The intended way to include offsets in inlabru models is either to add them directly to the predictor, or to define offset components. However, there's seems to be a bug preventing that approach. There is however an easy workaround, as an offset is just a constant term added to the predictor expression, and inlabru allows arbitrary R expressions in the "formula", separate from the components definition. See below for what should have worked, and for what does work:

library(inlabru)

dat <- data.frame(
  id = c(1:8),
  deaths = c(5, 30, 2, 4, 5, 4, 7, 10),
  pop = c(1000, 2300, 300, 400, 500, 700, 1000, 700)
)

# Faulty versions that should have worked, and now work in new version:
m1 <- bru(deaths ~ 1 + myoffset(log(pop), model = "offset"),
         data = dat,
         family = "poisson")
m2 <- bru(~ 1 + myoffset(log(pop), model = "offset"),
         formula = deaths ~ Intercept + myoffset,
         data = dat,
         family = "poisson")

# OK versions:
m3 <- bru(components = ~ 1,
          formula = deaths ~ Intercept + log(pop),
          data = dat,
          family = "poisson")
m4 <- bru(components = ~ 1,
          formula = deaths ~ Intercept + log(.data.$pop),
          data = dat,
          family = "poisson")
# To verify that m3 and m4 aren't ignoring "pop":
m0 <- bru(deaths ~ 1,
          data = dat,
          family = "poisson")
finnlindgren commented 2 years ago

Bug source found; it's a regression bug introduced when support for inla models with hidden latent elements were added (such as "bym").
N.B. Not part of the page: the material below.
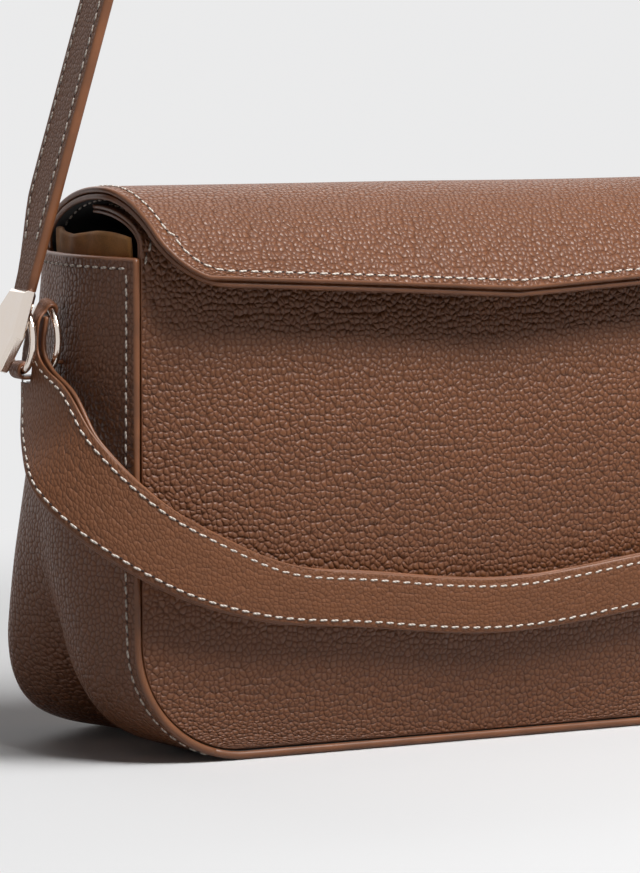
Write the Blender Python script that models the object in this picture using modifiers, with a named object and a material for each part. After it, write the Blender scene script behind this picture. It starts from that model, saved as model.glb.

The test cases didn't catch it, and I've now also found some other inconsistencies in how offsets are handled. (specifically, my initial code fix made m2 in my example work, but not m1, even though the m1 definition is supposed to become exactly m2 insternally.)

finnlindgren commented 2 years ago

Note: I've updated the examples above to use log(pop) instead of pop. (The incorrect non-logged version breaks with inla.mode="experimental" due to numerical problems.)